Saturday, 13 April 2013

Lots of Year Ticks

Well Spring has finally decided to arrive, with no frosts over the last few days and a reasonable amount of warm sunshine. Today promised temperatures in double figures and a southerly air flow, with rain in the afternoon, so I went down to Amwell as usual.
Jay had been present for a while and mentioned a Sedge Warbler and two Willow Warblers down near the marina, as well as a few hirundines, and the only other thing of note was the regular 1s Yellow Legged Gull. Graham White mentioned that another Sedge was present near the main hide but did not tell us about the Kittewake he had seen.

 I saw a House Martin distantly over the woods before making my way down to the marina, but the fine sunny weather we had been experiencing tuned to dull cloud and a cool wind started up, and I guess this shut the warblers up. Making my way back to the watchpoint I got my second year tick in the form of Simon-I have not seen him since well before Christmas.
Over the course of the next hour or so small flocks of Sand Martins went over, with a few more House Martins and at least three Swallows. Two Egrets seemed to be in the breeding mood, as were the Grey Herons. Also at least four Redshanks and the regular two Oystercatchers were present, plus a few Teal, Snipe  and Goldeneye still. A nice bonus was the re-appearnce of the Jack Snipe. Simon got a nice video clip, but it was a little too far away for my camera (but still much better than the Tewin bird).

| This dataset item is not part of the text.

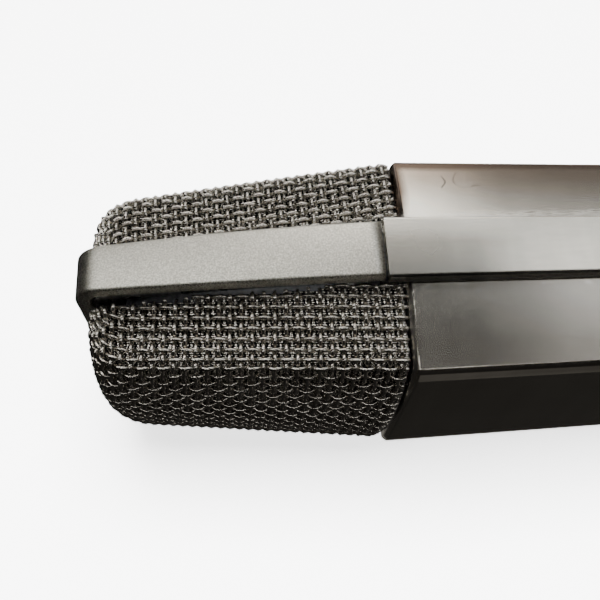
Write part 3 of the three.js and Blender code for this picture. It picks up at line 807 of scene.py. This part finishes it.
FINISHES = {
    "body_metal": body_metal(),
    "band_metal": band_metal(),
    "woven_wire": wire_metal(),
    "fine_wire": gauze_metal(),
    "steel": simple("steel", (0.56, 0.56, 0.56), 0.3, 1.0),
    "iron": simple("iron", (0.2, 0.21, 0.22), 0.5, 0.9),
    "magnet": simple("magnet", (0.7, 0.71, 0.72), 0.2, 1.0),
    "ribbon_foil": simple("ribbon_foil", (0.85, 0.86, 0.87), 0.28, 1.0),
    "chassis_metal": simple("chassis_metal", (0.7, 0.71, 0.72), 0.42, 1.0),
    "brass": simple("brass", (0.66, 0.5, 0.22), 0.3, 1.0),
    "contact_metal": simple("contact_metal", (0.8, 0.6, 0.25), 0.2, 1.0),
    "insulator": simple("insulator", (0.02, 0.02, 0.021), 0.5),
    "slider_plastic": ribbed_plastic(),
    "rubber": simple("rubber", (0.03, 0.03, 0.03), 0.75),
    "board": simple("board", (0.04, 0.2, 0.09), 0.35),
    "winding": simple("winding", (0.45, 0.2, 0.1), 0.4, 0.4, 4000, 0.5),
    "capacitor_sleeve": simple("capacitor_sleeve", (0.04, 0.04, 0.06), 0.3),
    "film_plastic": simple("film_plastic", (0.45, 0.06, 0.05), 0.3),
}
SLOTS = {s["node"]: s["material_slot"] for s in frame["record"]["subparts"]}

for half, side in ((FRONT, "front"), (REAR, "rear")):
    woven_half(half, FINISHES["woven_wire"], side + "_weave", side + "_basket")
for half, side in ((FRONT, "front"), (REAR, "rear")):
    gauze_half(half, FINISHES["fine_wire"], side + "_gauze", side + "_fine_screen")
make_band(FINISHES["band_metal"])

ROUNDED = {
    "front_shell": 0.5, "rear_shell": 0.5, "left_rail": 0.3, "right_rail": 0.3, "bottom_cap": 0.4,
    "head_hoop": 0.2, "connector_shell": 0.15, "connector_insert": 0.15, "retaining_screw": 0.15,
    "left_rail_screw": 0.15, "right_rail_screw": 0.15, "tie_screw_1": 0.12, "tie_screw_2": 0.12,
}
SLIDERS = {"low_cut_slider": "low_cut_control", "pad_slider": "pad_control"}
SLIDER_ROUNDING = 0.12

for node, width in ROUNDED.items():
    polished(node, FINISHES[SLOTS[node]], width, 3, ridge=RIDGE if "shell" in node else 0.0)
for node, body in SLIDERS.items():
    polished(node, FINISHES[SLOTS[node]], SLIDER_ROUNDING, 2, body)
for name, node in frame["nodes"].items():
    node.data.materials.clear()
    node.data.materials.append(FINISHES[SLOTS[name]])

 Luckily Julie had arrived as well as one or two others that I knew and we all had excellent views through the scopes. In fact it was one of the few Jacks that could be easily picked out without optical aid.
 Eventually Simon departed and Julie and I accompanied him up to Tumbling Bay. The local Grey Wagtail was feeding around the lock, and we heard several Blackcaps, a Treecreeper and a Redpoll, but failed to locate any Willow warblers.

We got back to the watchpoint around noon, but things seem to have quietened down, the Jack had gone and there were only a few hirundines left. I got home about the time the Marsh Harrier went over.